Simple probability problem - WayOfTime - 2009-12-09

Takebacker Wrote:You're taking a final in which the professors review sheet says that a part of the final will be 2 comparative essays. You are given 8 possible writers that we talked about in a certain time frame, and you will have to compare 2 sets of them (4 writers total).
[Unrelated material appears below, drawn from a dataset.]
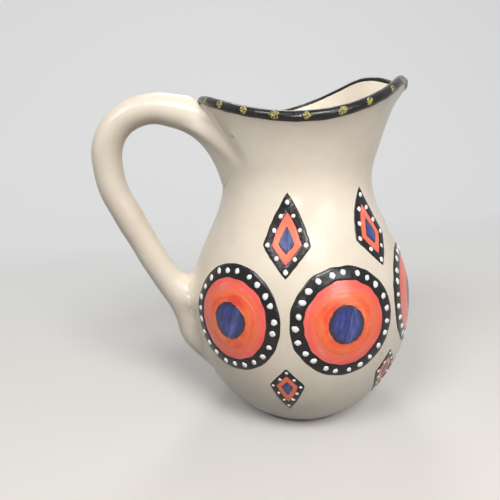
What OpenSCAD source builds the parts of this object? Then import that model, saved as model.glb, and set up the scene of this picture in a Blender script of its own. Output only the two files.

There are 10 writers in said time frame, so he will be dropping 2 writers.

If you write 2 comparisons the day before the final, what is the probability that one or more of your chosen writers will be dropped from the list?

It looks like a straight-forward 50%, but I think I may be wrong.


Simple probability problem - Stereo - 2009-12-09

Pick 2 from 10 = 45 different ways
Pick 2 from 6 = 15 different ways

So 15 of 45 possible sets of 8 authors contain all 4 you want

ie 2/3 chance one or more will be dropped.


Working from that original set of 45 you can also figure out which ones remove 2 authors you chose (2 of 4 = 6) of which 2/3 of combinations make both your essays useless.

So it's 41/45 that you'll get at least one useful essay, 1/3 that you'll get 2.



Simple probability problem - Takebacker - 2009-12-09

Stereo Wrote:Pick 2 from 10 = 45 different ways
Pick 2 from 6 = 15 different ways

So 15 of 45 possible sets of 8 authors contain all 4 you want

ie 2/3 chance one or more will be dropped.


Working from that original set of 45 you can also figure out which ones remove 2 authors you chose (2 of 4 = 6) of which 2/3 of combinations make both your essays useless.

So it's 41/45 that you'll get at least one useful essay, 1/3 that you'll get 2.

Damn.

Thanks a lot.